Die ewige Stadt, über Jahrzehnte eine Hochburg der Linken, driftet nach rechts, und mit ihr ganz Italien. Berlusconis Kandidat Alemanno wird Bürgermeister. Seine Anhänger strecken den Arm zum Gruß

Rom. Es ist später Abend, da richten sich alle Scheinwerfer auf den Balkon des römischen Rathauses. Gianni Alemanno, der frisch gewählte Bürgermeister, schwenkt die Nationalfahne und dankt seinen Anhängern und Wählern: "Wir haben einen langen Kampf gewonnen. Ich werde Bürgermeister aller Römer sein." Begeistert schallt ihm "Dux" (lateinisch für "Führer") entgegen. Alte Faschistenlieder ertönen. Jubelnde strecken auch den Arm aus zum einstigen faschistischen Gruß, wie ihn Italiens Diktator und Hitlerfreund Benito Mussolini (1883 bis 1945) eingeführt hatte.

Genau vor 63 Jahren war Mussolini, auch "Duce" genannt, von Widerstandskämpfern erschossen worden. Und genau am Jahrestag ist mit Alemanno erstmals wieder ein postfaschistischer Politiker zum Bürgermeister Roms mit 53,7 Prozent Stimmen gewählt worden. "Ein historischer Sieg", kommentierten der designierte Ministerpräsident Silvio Berlusconi und sein Partner Gianfranco Fini von der Nationalen Allianz AN, jetzt unter dem Namen Volk der Freiheit PDL vereint. Sie meinten damit, dass ihr Mitte-Rechts-Bündnis jetzt erstmals auch in der Hauptstadt dominiert und sich ihr Triumph nach der gewonnenen Parlamentswahl fortgesetzt hat.

Alemanno (50) kommt aus der AN, die vorher die neofaschistische MSI war. In jungen Jahren stand der gebürtige Süditaliener eine Zeitlang an der Spitze einer MSI-Jugendbewegung, die in Rom als Schlägertruppe bekannt war. Doch Fini, von 2001 bis 2006 auch Außenminister, hat seine AN gemäßigt und demokratisiert.

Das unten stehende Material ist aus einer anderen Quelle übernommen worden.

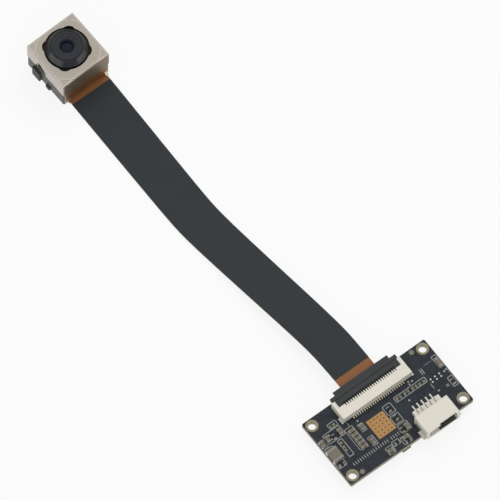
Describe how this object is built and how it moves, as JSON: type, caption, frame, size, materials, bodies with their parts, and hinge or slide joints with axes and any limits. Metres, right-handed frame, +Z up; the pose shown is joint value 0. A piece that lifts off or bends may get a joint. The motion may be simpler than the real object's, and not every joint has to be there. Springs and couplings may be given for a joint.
{
  "type": "camera module",
  "caption": "Autofocus camera head on a long flexible ribbon that plugs into a small drilled circuit board with a side-entry wire socket.",
  "frame": {"origin": "centre of the board's four mounting holes, on the board's underside", "axes": "+X from the camera head to the board, +Y along the board's long side, +Z up through the board and along the lens axis"},
  "size_m": [0.1067, 0.0286, 0.0099],
  "materials": {
    "board_black": "black solder mask over glass-fibre laminate, satin",
    "plated_gold": "thin gold plating over copper, satin",
    "tin": "tin-plated metal, satin",
    "chip_beige": "unglazed beige-brown ceramic",
    "chip_black": "moulded black epoxy, matt",
    "chip_grey": "grey-brown ferrite, matt",
    "socket_cream": "moulded cream nylon, satin",
    "latch_black": "moulded black plastic, satin",
    "contact_gold": "plated spring bronze",
    "polyimide": "orange-brown polyimide film",
    "film_black": "black shielding film, fine grain",
    "can_nickel": "nickel-plated steel sheet, satin",
    "solder": "bright solder",
    "holder_grey": "moulded dark grey plastic, satin",
    "plate_steel": "stainless sheet, satin",
    "substrate_green": "green laminate",
    "sensor_glass": "polished silicon die",
    "filter_glass": "tinted filter glass, polished",
    "lens_glass": "coated lens, polished",
    "barrel_black": "moulded black plastic, satin",
    "actuator_black": "moulded black plastic, matt",
    "magnet_nickel": "nickel-plated magnet",
    "coil_copper": "enamelled copper wire",
    "spring_bronze": "etched spring bronze"
  },
  "bodies": {
    "module": {"circuit_board": "board_black", "hole_plating": "tin", "thermal_pad": "plated_gold", "solder_pads": "tin", "large_chip_bodies": "chip_beige", "large_chip_ends": "tin", "small_chip_bodies": "chip_black", "small_chip_ends": "tin", "inductor_body": "chip_grey", "inductor_ends": "tin", "ferrite_bead_body": "chip_grey", "ferrite_bead_ends": "tin", "processor": "chip_black", "processor_leads": "tin", "memory_chip": "chip_black", "memory_leads": "tin", "crystal": "tin", "underside_inductors": "chip_grey", "underside_chip_bodies": "chip_beige", "underside_chip_ends": "tin", "ribbon_socket_housing": "socket_cream", "ribbon_socket_contacts": "contact_gold", "ribbon_socket_tabs": "tin", "wire_socket_housing": "socket_cream", "wire_socket_pins": "tin", "wire_socket_tabs": "tin", "ribbon_core": "polyimide", "ribbon_top_film": "film_black", "ribbon_bottom_film": "film_black", "ribbon_stiffener": "polyimide", "ribbon_fingers": "plated_gold", "head_plate": "plate_steel", "sensor_substrate": "substrate_green", "image_sensor": "sensor_glass", "sensor_holder": "holder_grey", "infrared_filter": "filter_glass", "shield_can": "can_nickel", "can_solder": "solder", "coil_terminals": "contact_gold", "actuator_base": "holder_grey", "magnets": "magnet_nickel", "lower_spring": "spring_bronze", "upper_spring": "spring_bronze", "upper_frame": "actuator_black"},
    "latch": {"ribbon_socket_latch": "latch_black"},
    "lens_unit": {"lens_barrel": "barrel_black", "front_lens": "lens_glass", "second_lens": "lens_glass", "third_lens": "lens_glass", "rear_lens": "lens_glass", "lens_spacers": "actuator_black", "lens_retainer": "actuator_black", "lens_carrier": "actuator_black", "focus_coil": "coil_copper"}
  },
  "joints": [
    {"name": "latch_flip", "type": "hinge", "parent": "module", "child": "latch", "pos_m": [-0.00595, 0.0001, 0.0024], "axis": [0, 1, 0], "range_deg": [0, 90]},
    {"name": "focus_travel", "type": "slide", "parent": "module", "child": "lens_unit", "axis": [0, 0, 1], "range_m": [0, 0.0003], "stiffness_N_per_m": 60, "springref_m": -0.0001, "deforming": ["upper_spring", "lower_spring"]}
  ]
}
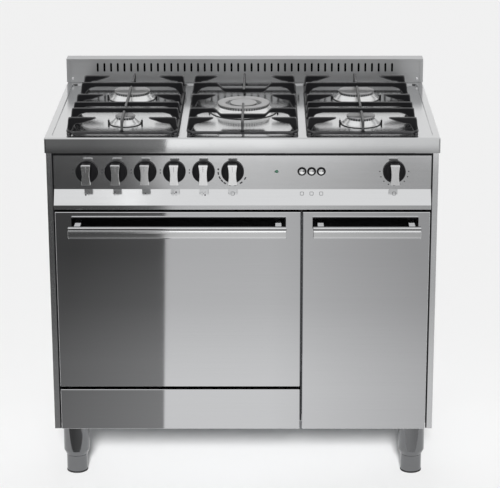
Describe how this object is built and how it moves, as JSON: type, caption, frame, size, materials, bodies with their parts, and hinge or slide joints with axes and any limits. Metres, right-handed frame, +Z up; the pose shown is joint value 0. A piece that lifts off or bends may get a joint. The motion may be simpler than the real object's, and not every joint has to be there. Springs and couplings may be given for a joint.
{
  "type": "range cooker",
  "caption": "Free-standing stainless-steel range cooker with gas hob, vented upstand, main and narrow oven behind drop-down doors, storage drawer and adjustable legs.",
  "frame": {"origin": "middle of the footprint on the floor", "axes": "+X to the right seen from the front, +Y towards the wall, +Z up"},
  "size_m": [0.9, 0.6576, 0.92],
  "materials": {
    "polished_steel": "mirror-polished sheet with a faint grain",
    "panel_steel": "fine brushed sheet",
    "galvanised": "matt zinc sheet",
    "enamel": "glossy dark grey vitreous enamel",
    "cast_iron": "black enamelled casting",
    "burner_aluminium": "satin cast aluminium",
    "satin_metal": "satin brushed bar",
    "black_plastic": "fine satin moulding",
    "seal_rubber": "matt",
    "brass": "dull plated tube",
    "lens": "clear dark green",
    "chrome_wire": "bright chromed wire",
    "element_steel": "heat-tinted tube"
  },
  "bodies": {
    "casing": {"side_panel_left": "polished_steel", "side_panel_right": "polished_steel", "rear_cover": "galvanised", "base_plate": "galvanised", "front_frame": "enamel", "hob_plate": "polished_steel", "rear_upstand": "panel_steel", "control_panel": "panel_steel", "main_oven_liner": "enamel", "main_oven_gasket": "seal_rubber", "main_oven_rack": "chrome_wire", "small_oven_liner": "enamel", "small_oven_gasket": "seal_rubber", "small_oven_rack": "chrome_wire", "main_oven_fan_cover": "enamel", "main_oven_grill_element": "element_steel", "gas_rail": "brass", "button_bezel": "black_plastic", "pilot_lamp": "lens", "burner_front_left": "burner_aluminium", "burner_rear_left": "burner_aluminium", "burner_front_right": "burner_aluminium", "burner_rear_right": "burner_aluminium", "burner_wok": "burner_aluminium", "leg_front_left": "satin_metal", "leg_front_right": "satin_metal", "leg_rear_left": "satin_metal", "leg_rear_right": "satin_metal"},
    "main_door": {"main_door_panel": "polished_steel", "main_door_inner": "enamel", "main_door_handle": "satin_metal"},
    "small_door": {"small_door_panel": "polished_steel", "small_door_inner": "enamel", "small_door_handle": "satin_metal"},
    "drawer": {"drawer_front": "polished_steel", "drawer_box": "galvanised"},
    "knob_front_left_body": {"knob_front_left": "satin_metal"},
    "knob_rear_left_body": {"knob_rear_left": "satin_metal"},
    "knob_wok_body": {"knob_wok": "satin_metal"},
    "knob_rear_right_body": {"knob_rear_right": "satin_metal"},
    "knob_front_right_body": {"knob_front_right": "satin_metal"},
    "knob_main_oven_body": {"knob_main_oven": "satin_metal"},
    "knob_small_oven_body": {"knob_small_oven": "satin_metal"},
    "button_left_body": {"button_left": "satin_metal"},
    "button_middle_body": {"button_middle": "satin_metal"},
    "button_right_body": {"button_right": "satin_metal"},
    "grate_left_body": {"grate_left": "cast_iron"},
    "grate_middle_body": {"grate_middle": "cast_iron"},
    "grate_right_body": {"grate_right": "cast_iron"},
    "cap_front_left_body": {"cap_front_left": "burner_aluminium"},
    "cap_rear_left_body": {"cap_rear_left": "burner_aluminium"},
    "cap_front_right_body": {"cap_front_right": "burner_aluminium"},
    "cap_rear_right_body": {"cap_rear_right": "burner_aluminium"},
    "cap_wok_ring_body": {"cap_wok_ring": "burner_aluminium"},
    "cap_wok_centre_body": {"cap_wok_centre": "burner_aluminium"},
    "foot_front_left_body": {"foot_front_left": "satin_metal"},
    "foot_front_right_body": {"foot_front_right": "satin_metal"},
    "foot_rear_left_body": {"foot_rear_left": "satin_metal"},
    "foot_rear_right_body": {"foot_rear_right": "satin_metal"}
  },
  "joints": [
    {"name": "main_door_hinge", "type": "hinge", "parent": "casing", "child": "main_door", "pos_m": [0, -0.25425, 0.287], "axis": [1, 0, 0], "range_deg": [0, 90]},
    {"name": "small_door_hinge", "type": "hinge", "parent": "casing", "child": "small_door", "pos_m": [0, -0.25425, 0.18], "axis": [1, 0, 0], "range_deg": [0, 90]},
    {"name": "drawer_slide", "type": "slide", "parent": "casing", "child": "drawer", "axis": [0, -1, 0], "range_m": [0, 0.38]},
    {"name": "knob_front_left_turn", "type": "hinge", "parent": "casing", "child": "knob_front_left_body", "pos_m": [-0.355, -0.25925, 0.778], "axis": [0, -1, 0], "range_deg": [0, 200]},
    {"name": "knob_rear_left_turn", "type": "hinge", "parent": "casing", "child": "knob_rear_left_body", "pos_m": [-0.2885, -0.25925, 0.778], "axis": [0, -1, 0], "range_deg": [0, 200]},
    {"name": "knob_wok_turn", "type": "hinge", "parent": "casing", "child": "knob_wok_body", "pos_m": [-0.222, -0.25925, 0.778], "axis": [0, -1, 0], "range_deg": [0, 200]},
    {"name": "knob_rear_right_turn", "type": "hinge", "parent": "casing", "child": "knob_rear_right_body", "pos_m": [-0.1555, -0.25925, 0.778], "axis": [0, -1, 0], "range_deg": [0, 200]},
    {"name": "knob_front_right_turn", "type": "hinge", "parent": "casing", "child": "knob_front_right_body", "pos_m": [-0.089, -0.25925, 0.778], "axis": [0, -1, 0], "range_deg": [0, 200]},
    {"name": "knob_main_oven_turn", "type": "hinge", "parent": "casing", "child": "knob_main_oven_body", "pos_m": [-0.0225, -0.25925, 0.778], "axis": [0, -1, 0], "range_deg": [0, 285]},
    {"name": "knob_small_oven_turn", "type": "hinge", "parent": "casing", "child": "knob_small_oven_body", "pos_m": [0.3465, -0.25925, 0.778], "axis": [0, -1, 0], "range_deg": [0, 320]},
    {"name": "button_left_push", "type": "slide", "parent": "casing", "child": "button_left_body", "axis": [0, 1, 0], "range_m": [0, 0.0025], "stiffness_N_per_m": 400},
    {"name": "button_middle_push", "type": "slide", "parent": "casing", "child": "button_middle_body", "axis": [0, 1, 0], "range_m": [0, 0.0025], "stiffness_N_per_m": 400},
    {"name": "button_right_push", "type": "slide", "parent": "casing", "child": "button_right_body", "axis": [0, 1, 0], "range_m": [0, 0.0025], "stiffness_N_per_m": 400},
    {"name": "grate_left_lift", "type": "slide", "parent": "casing", "child": "grate_left_body", "axis": [0, 0, 1], "range_m": [0, 0.08]},
    {"name": "grate_middle_lift", "type": "slide", "parent": "casing", "child": "grate_middle_body", "axis": [0, 0, 1], "range_m": [0, 0.08]},
    {"name": "grate_right_lift", "type": "slide", "parent": "casing", "child": "grate_right_body", "axis": [0, 0, 1], "range_m": [0, 0.08]},
    {"name": "cap_front_left_lift", "type": "slide", "parent": "casing", "child": "cap_front_left_body", "axis": [0, 0, 1], "range_m": [0, 0.003]},
    {"name": "cap_rear_left_lift", "type": "slide", "parent": "casing", "child": "cap_rear_left_body", "axis": [0, 0, 1], "range_m": [0, 0.003]},
    {"name": "cap_front_right_lift", "type": "slide", "parent": "casing", "child": "cap_front_right_body", "axis": [0, 0, 1], "range_m": [0, 0.003]},
    {"name": "cap_rear_right_lift", "type": "slide", "parent": "casing", "child": "cap_rear_right_body", "axis": [0, 0, 1], "range_m": [0, 0.003]},
    {"name": "cap_wok_ring_lift", "type": "slide", "parent": "casing", "child": "cap_wok_ring_body", "axis": [0, 0, 1], "range_m": [0, 0.05]},
    {"name": "cap_wok_centre_lift", "type": "slide", "parent": "casing", "child": "cap_wok_centre_body", "axis": [0, 0, 1], "range_m": [0, 0.05]},
    {"name": "foot_front_left_screw", "type": "slide", "parent": "casing", "child": "foot_front_left_body", "axis": [0, 0, -1], "range_m": [0, 0.04]},
    {"name": "foot_front_right_screw", "type": "slide", "parent": "casing", "child": "foot_front_right_body", "axis": [0, 0, -1], "range_m": [0, 0.04]},
    {"name": "foot_rear_left_screw", "type": "slide", "parent": "casing", "child": "foot_rear_left_body", "axis": [0, 0, -1], "range_m": [0, 0.04]},
    {"name": "foot_rear_right_screw", "type": "slide", "parent": "casing", "child": "foot_rear_right_body", "axis": [0, 0, -1], "range_m": [0, 0.04]}
  ]
}
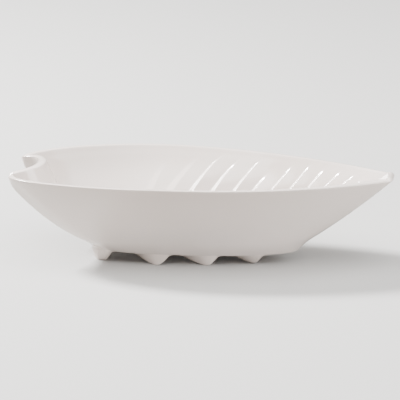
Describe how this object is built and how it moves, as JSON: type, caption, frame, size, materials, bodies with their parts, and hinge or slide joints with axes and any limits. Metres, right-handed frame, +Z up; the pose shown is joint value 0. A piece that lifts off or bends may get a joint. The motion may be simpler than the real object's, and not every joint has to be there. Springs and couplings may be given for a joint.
{
  "type": "leaf shaped bowl",
  "caption": "Deep leaf-shaped serving bowl in glazed white ceramic, with a heart-shaped stem end, a pointed tip, raised side veins inside and slanted foot ridges below",
  "frame": {"origin": "On the table, below the middle of the bowl's outline", "axes": "+X points along the leaf to its tip, +Y to the side of the left foot ridges, +Z up"},
  "size_m": [0.3204, 0.1624, 0.0793],
  "materials": {
    "glaze": "glossy",
    "foot_glaze": "glossy"
  },
  "bodies": {
    "root": {"leaf_bowl": "glaze", "foot_ridge_left_1": "foot_glaze", "foot_ridge_left_2": "foot_glaze", "foot_ridge_left_3": "foot_glaze", "foot_ridge_left_4": "foot_glaze", "foot_ridge_right_1": "foot_glaze", "foot_ridge_right_2": "foot_glaze", "foot_ridge_right_3": "foot_glaze", "foot_ridge_right_4": "foot_glaze"}
  },
  "joints": []
}
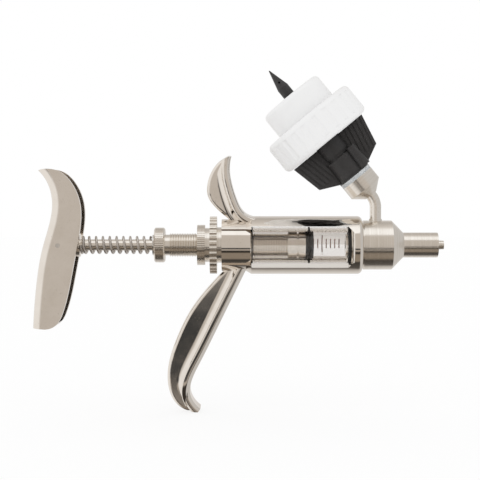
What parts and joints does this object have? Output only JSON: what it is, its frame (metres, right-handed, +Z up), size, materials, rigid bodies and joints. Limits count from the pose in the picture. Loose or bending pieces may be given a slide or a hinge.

Die "Duce"-Nostalgiker aber halten sich. Selbst junge Fans salutierten faschistisch. Italiens moderate Presse registrierte es mit Abscheu. "AN-Fest zwischen Chören und ausgestreckten Armen", titelte La Repubblica. Öffentliche Fernsehsender indes erwähnten die Nostalgiker nicht. Sie scheinen bereits auf Berlusconis Rückkehr eingestellt zu sein. In seiner letzten Regierungszeit (2001 bis 2006) hatte der Eigentümer von drei privaten TV-Sendern es geschafft, unliebsame Berichterstattung aus dem staatlichen Fernsehen fernzuhalten.

Am Dienstag - gleich nach dem Alemanno-Sieg in Rom - fand die Eröffnungssitzung im Parlament statt. Im ersten Gang wurde Berlusconi-Mann Renato Schifani aus Sizilien zum Senatspräsident gewählt. In der Abgeordnetenkammer ist Gianfranco Fini als Präsident vorgesehen. 35 bis 40 Prozent aller Parlamentarier sind Neulinge. Das Durchschnittsalter beträgt 50 Jahre.

Die Protagonisten des ersten Tages zogen wieder das wohl bekannte deftige Vokabular hervor. Der populistische Lega Nord-Führer Umberto Bossi sprach mit Bezug auf die Opposition von "immer geladenen Gewehren". Berlusconi drohte der Europäischen Union, die marode Fluggesellschaft Alitalia nationalisieren zu wollen, wenn Brüssel ihn nicht entscheiden lasse, wie er wolle.

Berlusconi kündigte für Ende nächster Woche seine Regierungsmannschaft an. Vier Lega Nord-Minister sind dort vorgesehen. "Schämt euch", rief Berlusconi beim Verlassen der Abgeordnetenkammer Zuschauern entgegen, die sich als politische Gegner zu erkennen gegeben hatten.